When the discovery of the mass grave yards at the sites of these residential schools started to become big news here in Canada (and in the U.S.), my mother, a Mohawk woman who lived and grew up on a reservation in Ontario, turned to me and said, “I wonder if that is why my father, your grandfather, moved us off the reservation so suddenly one day when we were kids.” It’s a striking narrative (to say the least), one that suggests a universal fear of a parent, my mother’s parents; the taking of a child. But while watching the deep gutteral pain that resides inside of this play and its characters spill out, I couldn’t help but let that terrifying idea float through my brain. I listened to these damaged and traumatized souls try desperately to navigate the turbulent waters where those two rivers collide, and wondered about the sudden move my mother experienced, and what it might have saved her from. The outcome of her life, her family’s, and mine (if I ever even came into existence) would have been forever altered if maybe she was one of the many children in that reservation “who got took.” The land underneath my feet felt unsteady as I wrestled with the idea.

The play floats around a similar but decidedly different playing field. Around a drunken daydream by the play’s central figure, Floyd, who is deeply portrayed by the fantastic Sheldon Elter (Citadel’s Evangeline). He was one of those children “who got took“, along with his now-deceased wife; his difficult and troubled sidekick, Mouch, deviously well played by Craig Lauzon (TPM’s Drawer Boy); and Mouch’s girlfriend June, organically and emotionally delivered by the wonderful Valerie Planche (Citadel’s The Crucible). They are living out their existence, post-trauma, battling with the pain while trying to survive, find rebirth, and reconnection in this troubled dangerous land that was once their own. They act out, and drink too much beer at a bar owned by a well-meaning George, played solidly by Oliver Dennis ( the amazing “Slings and Arrows“). They are trying the only way they know how to save “the world one beer at a time” alongside the people they are forever attached to somewhere deep inside a well of love, need, and pain. They stumble and fight with each other, as a way of doing battle their internalized demons, maybe in a way to feel like they can take back some internal power. But there is never enough beer to save them. Or maybe there is only too much, and not enough bridging from the spirit world to the land of the living.

Craig Lauzon, Sheldon Elter, and Oliver Dennis in Soulpepper/Native Earth’s Where The Blood Mixes. Photo by Dahlia Katz.

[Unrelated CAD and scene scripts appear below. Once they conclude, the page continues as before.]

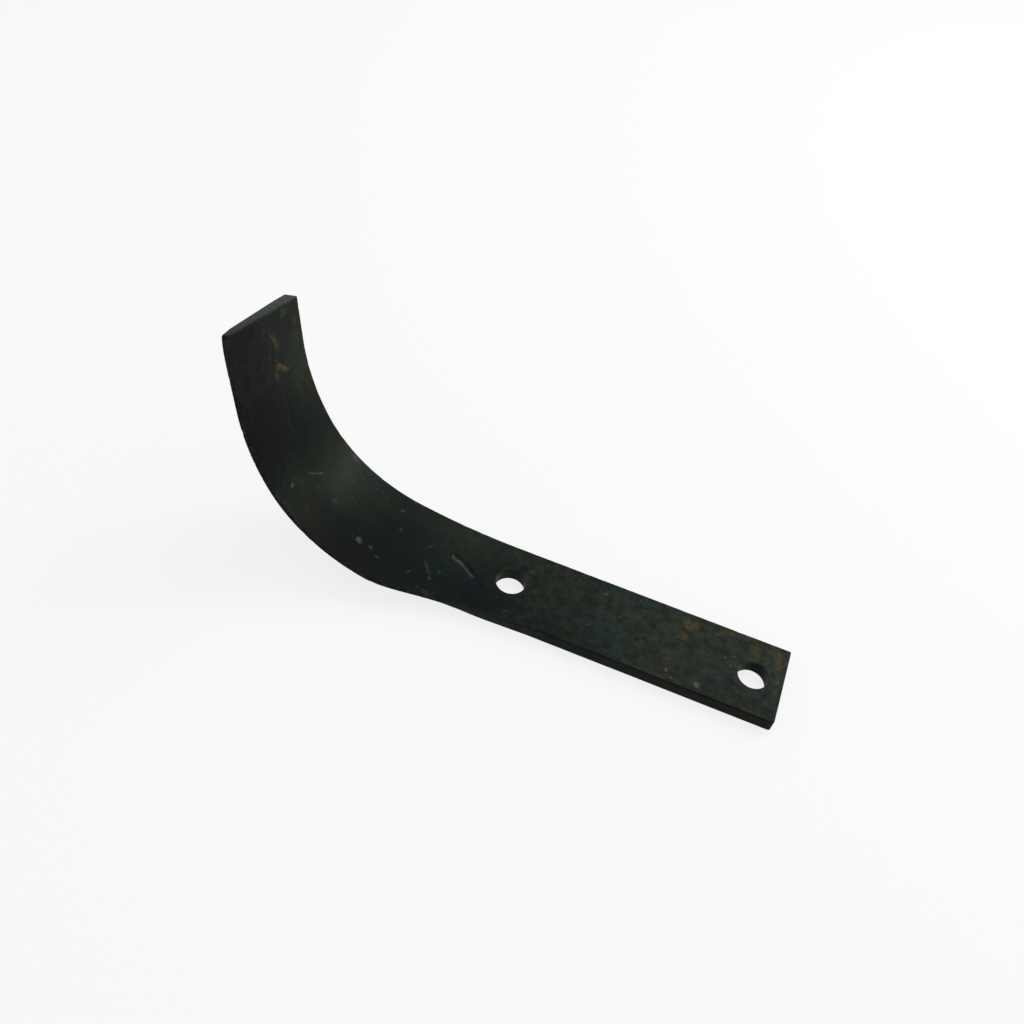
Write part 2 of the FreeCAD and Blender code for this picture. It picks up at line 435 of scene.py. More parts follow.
# Marks: station, y, half length, half width, turn in degrees from the bar's length, strength
RUST = (
    (-21.7, 12.0, 3.6, 2.4, -10, 1.0),
    (-20.3, 5.5, 2.8, 2.2, 0, 0.55),
    (-36.5, 15.0, 3.0, 1.3, -15, 0.6),
    (-33.5, 13.2, 1.8, 1.2, -20, 0.7),
    (-57.6, 11.5, 1.4, 3.6, 0, 0.85),
    (-58.6, 7.5, 1.0, 2.0, 0, 0.5),
    (-48.0, 11.5, 2.6, 3.6, 0, 0.45),
    (-53.0, 15.0, 4.0, 1.8, 0, 0.35),
    (-59.2, 1.5, 1.3, 2.4, 0, 0.7),
    (-59.8, -3.0, 1.0, 2.4, 0, 0.6),
    (-57.6, -10.5, 1.4, 1.0, -20, 0.4),
    (191.4, 6.9, 2.2, 1.1, 10, 0.35),
    (192.2, -1.0, 2.0, 1.6, -30, 0.6),
    (205.2, -1.8, 2.4, 0.9, -15, 0.7),
)
OLIVE = (
    (-16.5, 9.5, 2.2, 1.8, -20, 0.75),
    (-35.5, 7.0, 1.8, 0.9, -15, 0.45),
    (-4.6, 4.0, 1.4, 1.4, 0, 0.45),
    (8.8, 9.2, 1.4, 2.2, 10, 0.5),
    (22.8, 10.4, 2.8, 2.6, 0, 0.35),
    (39.5, -0.6, 1.8, 1.5, 30, 0.5),
    (53.6, 5.4, 1.8, 1.0, -25, 0.45),
    (78.8, -20.8, 1.4, 1.7, 0, 0.7),
    (137.5, -19.0, 2.2, 1.2, 0, 0.35),
    (142.0, -15.5, 2.6, 1.6, -40, 0.4),
    (188.6, 2.4, 3.4, 2.2, -40, 0.45),
    (189.2, -2.8, 2.6, 1.5, 0, 0.7),
    (195.5, 13.2, 5.5, 1.6, 3, 0.5),
    (203.0, -0.8, 4.2, 1.9, -8, 0.7),
    (203.0, 13.6, 2.6, 1.6, 0, 0.6),
    (208.6, -2.6, 2.6, 1.1, -10, 0.55),
    (210.6, 7.4, 2.6, 2.6, 10, 0.55),
)
PALE_SPOTS_AND_GLINTS = (
    (-30.8, -14.1, 1.0, 1.1, 0, 0.9),
    (-18.2, -12.2, 0.7, 1.0, 0, 0.8),
    (-21.0, -15.0, 0.8, 0.7, 0, 0.8),
    (-38.2, 3.2, 0.7, 0.9, 0, 0.6),
    (-41.2, 5.0, 0.6, 0.7, 0, 0.5),
    (-41.0, 0.2, 0.5, 0.9, 0, 0.45),
    (-27.2, 8.2, 0.6, 0.8, 0, 0.45),
    (5.2, 2.7, 1.0, 1.0, 0, 0.45),
    (-1.5, 5.7, 1.0, 0.6, 20, 0.4),
    (13.5, 11.2, 1.6, 0.9, -20, 0.45),
    (28.0, 13.7, 0.8, 0.6, 0, 0.4),
    (30.0, 9.5, 0.7, 0.7, 0, 0.35),
    (33.7, 9.7, 0.6, 0.6, 0, 0.35),
    (44.0, 8.5, 1.2, 1.6, 0, 0.35),
    (15.7, -6.0, 0.4, 1.2, 10, 0.5),
    (47.0, -14.2, 2.0, 1.0, -10, 0.35),
    (77.5, -9.5, 0.9, 1.5, 0, 0.4),
    (79.6, -14.0, 0.6, 0.8, 0, 0.6),
    (87.7, -15.5, 0.6, 1.2, 0, 0.5),
    (82.3, -20.2, 0.6, 0.8, 0, 0.5),
    (102.7, 9.5, 1.2, 1.0, 0, 0.5),
    (105.0, 4.2, 0.7, 0.7, 0, 0.4),
    (99.0, 1.0, 1.0, 0.8, 20, 0.45),
    (98.0, -7.8, 0.6, 1.0, 0, 0.35),
    (106.2, -13.8, 1.3, 1.3, 0, 0.5),
    (111.6, -14.3, 1.4, 1.4, 0, 0.6),
    (115.0, -14.6, 0.9, 0.8, 0, 0.45),
    (102.0, -16.0, 1.3, 0.8, 20, 0.4),
    (117.0, 11.0, 0.6, 0.8, 0, 0.5),
    (111.5, 11.0, 1.0, 1.0, 0, 0.3),
    (129.0, -7.0, 1.8, 2.0, 0, 0.3),
    (138.5, -8.5, 0.8, 1.5, 0, 0.3),
    # painted highlight on the bend, by the edge
    (148.5, -17.5, 0.9, 0.9, 0, 0.7),
    # painted highlight on the bend, by the spine
    (132.5, 15.3, 3.5, 1.1, 0, 0.5),
    (211.3, -5.6, 1.6, 0.5, -30, 0.35),
)
# Pits are sunk into the surface and coloured dark; their darkness is partly the marks' own and partly
# painted shade in their hollows
PITS = (
    (-29.5, 6.7, 1.0, 1.1, 0, 0.7),
    (-3.8, 11.2, 1.6, 0.5, -25, 0.8),
    (0.3, 11.5, 0.8, 1.0, 0, 0.6),
    (1.6, 13.0, 1.4, 0.4, -35, 0.6),
    (-8.2, 4.3, 1.0, 0.5, -10, 0.9),
    (-6.0, -2.0, 0.6, 1.2, 0, 0.7),
    (-3.8, -3.8, 1.3, 0.6, -20, 0.9),
    (-13.0, 1.1, 1.8, 0.4, -25, 0.6),
    (25.0, 8.6, 1.8, 0.9, 25, 0.5),
    (30.7, 2.2, 0.6, 0.7, 0, 0.6),
    (102.6, 8.2, 0.8, 0.5, 0, 0.6),
    (119.8, 0.0, 1.2, 0.9, 0, 0.6),
    (126.5, 2.2, 1.0, 0.4, -35, 0.6),
    (103.8, -14.8, 0.8, 1.2, 0, 0.6),
    (114.0, -13.2, 0.5, 0.9, 0, 0.6),
    (144.4, -7.0, 2.4, 0.4, -50, 0.5),
    (165.2, -3.1, 1.6, 0.8, 10, 0.5),
    (194.6, -0.6, 1.8, 0.7, -40, 0.6),
    (192.6, -14.0, 1.0, 0.5, -40, 0.5),
)
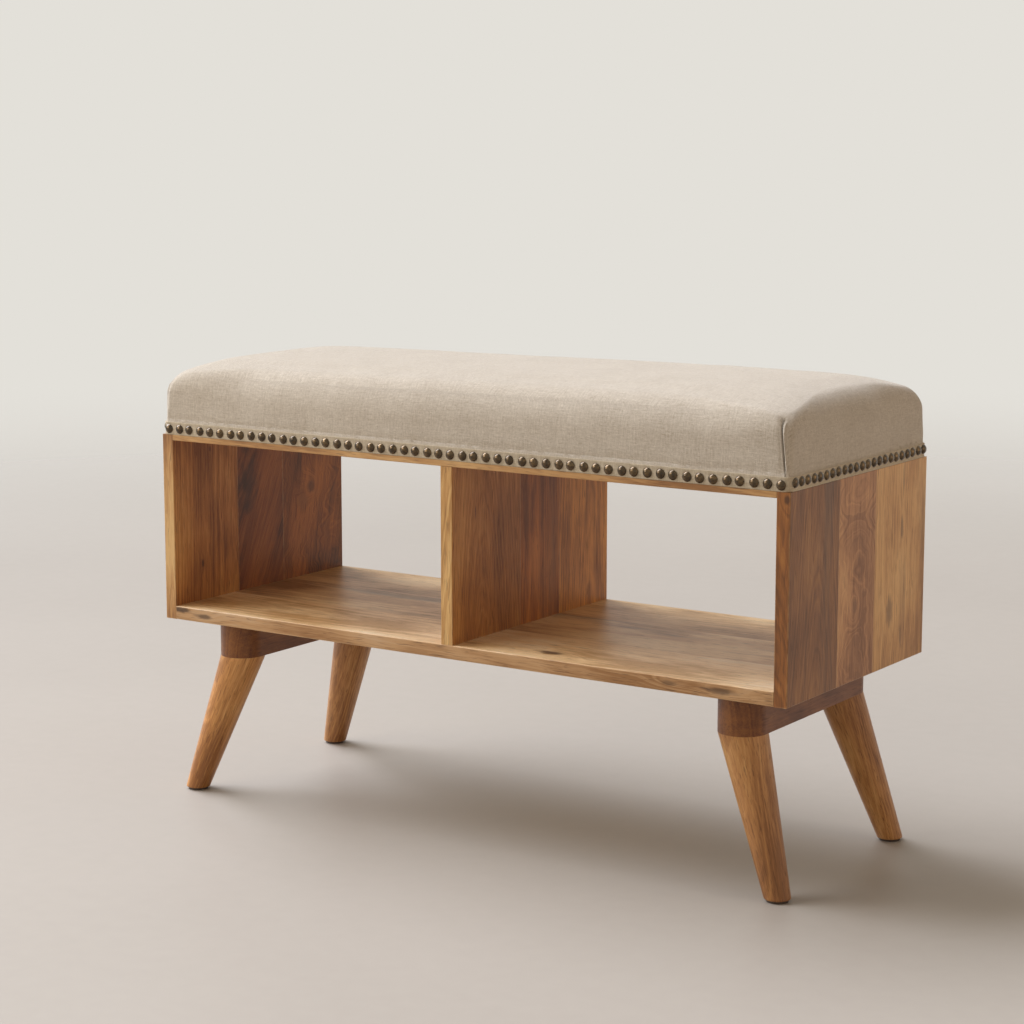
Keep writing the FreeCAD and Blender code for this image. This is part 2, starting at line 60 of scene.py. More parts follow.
def side_fractions(length, spacing, close_spacing, close_reach):
    """Fractions along a side, closer together near its two ends."""
    near = np.arange(close_spacing, close_reach, close_spacing)
    steps = max(2, round((length - 2 * close_reach) / spacing))
    middle = np.linspace(close_reach, length - close_reach, steps + 1)
    return np.concatenate([near, middle, length - near[::-1]]) / length


def stations(half_x, half_y, radius, arc_steps, spacing, close_spacing, close_reach):
    """Places round a rounded rectangle, anticlockwise from the middle of its front right corner.

    Each has the corner before it, how far it is towards the next corner, and the angle it faces."""
    long_side = side_fractions(2 * (half_x - radius), spacing, close_spacing, close_reach)
    short_side = side_fractions(2 * (half_y - radius), spacing, close_spacing, close_reach)
    rows = []
    for corner in range(4):
        turn = math.pi / 2
        rows += [(corner, 0.0, turn * (corner - 1 + i / arc_steps)) for i in range(arc_steps + 1)]
        fractions = short_side if corner % 2 == 0 else long_side
        rows += [(corner, f, turn * corner) for f in fractions]
    half_arc = arc_steps // 2
    rows = np.array(rows[half_arc:] + rows[:half_arc])
    short_count = len(short_side) + arc_steps + 1
    long_count = len(long_side) + arc_steps + 1
    return {"corner": rows[:, 0].astype(int), "fraction": rows[:, 1], "angle": rows[:, 2],
            "short": short_count, "long": long_count}


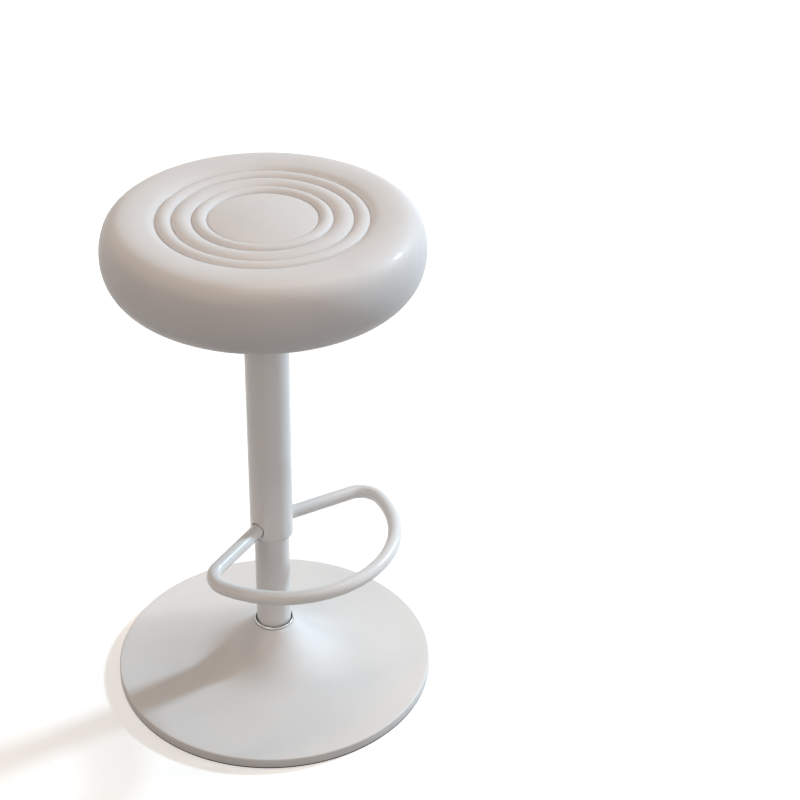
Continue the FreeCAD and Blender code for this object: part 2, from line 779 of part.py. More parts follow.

But it all comes to a head when Floyd’s daughter, Christine, tenderly played by Tara Sky (NAC’s Nativity) who was taken away from Floyd after his wife, her mother, died, asks to come back and reunite with her father. It happened so long ago, not for the same reason the four were taken, but because of what those residential schools did to the children’s spirit, and to their ability to find a peaceful connection in their adulthood. The trauma of Christine, her mother’s death, and how it impacted Floyd (and the whole lot of them, including Christine) when Christine was a child floats up from the surface, mixing the dirt and muck in almost a violent manner. It can’t be submerged anymore, especially with Christine standing there asking to be seen and heard. A reckoning and an acknowledgment of that very generational trauma that seeps through them all needs to be looked at and unpacked for there to be any journey forward.

The pain and the hurt of those stories told are felt throughout the space, and on that simplistic, but somewhat clumsy and overwrought set designed by Ken MacKenzie (Soulpepper’s Jesus Hopped…), with well-formed costuming by Samantha McCue (Stratford’s I Am William) and lighting by Arun Srinivasan (Crow’s MixTape), the play finds its way into our head, delicately and surprisingly. The projections, designed by Samay Arcentales Cajas (Roseneath’s Mischief) enhance the very instinctual symbols that swim inside Where the Blood Mixes, delivering a message of peace and turbulence within. The feeling is strong, and emotionally powerful, digging in even when the furniture and the hanging letters gets in the way. The tug of the current lies in this play’s simplistic, yet strong mystical journey, one that is guided by the smooth soundtrack delivered by musician James Dallas Smith. His presence elevates and expands the space. The sounds stir up the messy emotionality that tends to sink to the bottom of the river and rot. It’s a tense idea, but the stories of the river settle us, leaving us connected, even when overwhelmed by the pain and discomfort that exists inside and down below.

Tara Sky, Valerie Planche, and Sheldon Elter in Soulpepper/Native Earth’s Where The Blood Mixes. Photo by Dahlia Katz

Where the Blood Mixes finds its way in beautifully, leaving its mark on our understanding and our shared pain. The layers and layers of symbols and metaphors are both dynamic and engaging, and they will not leave you as you walk out of the Soulpepper theatre. This is storytelling at its best, echoed in the strums of a guitar and in the heartbeat of those on stage. Talking about what happened at those schools and to the community over generations is the ultimate key to unlock and release the pain within down into the streams of consciousness that swirl at our feet. Playwright Loring is in essence, begging us to swim into that muddy water and dive down deeper and deeper together with these brave souls. He writes, “…people can become ghosts, hanging on to their old pain…Until they let go, they can’t grow.” Where the Blood Mixes asks us, most beautifully and poignantly, to be present with these damaged characters, to bear witness to their pain and trauma, to hear their stories so that the past haunting in the depths of that turbulent water can be released. I for one am eternally grateful to have discovered this play, and bear witness to this story, regardless of how many ghosts float up from the depths.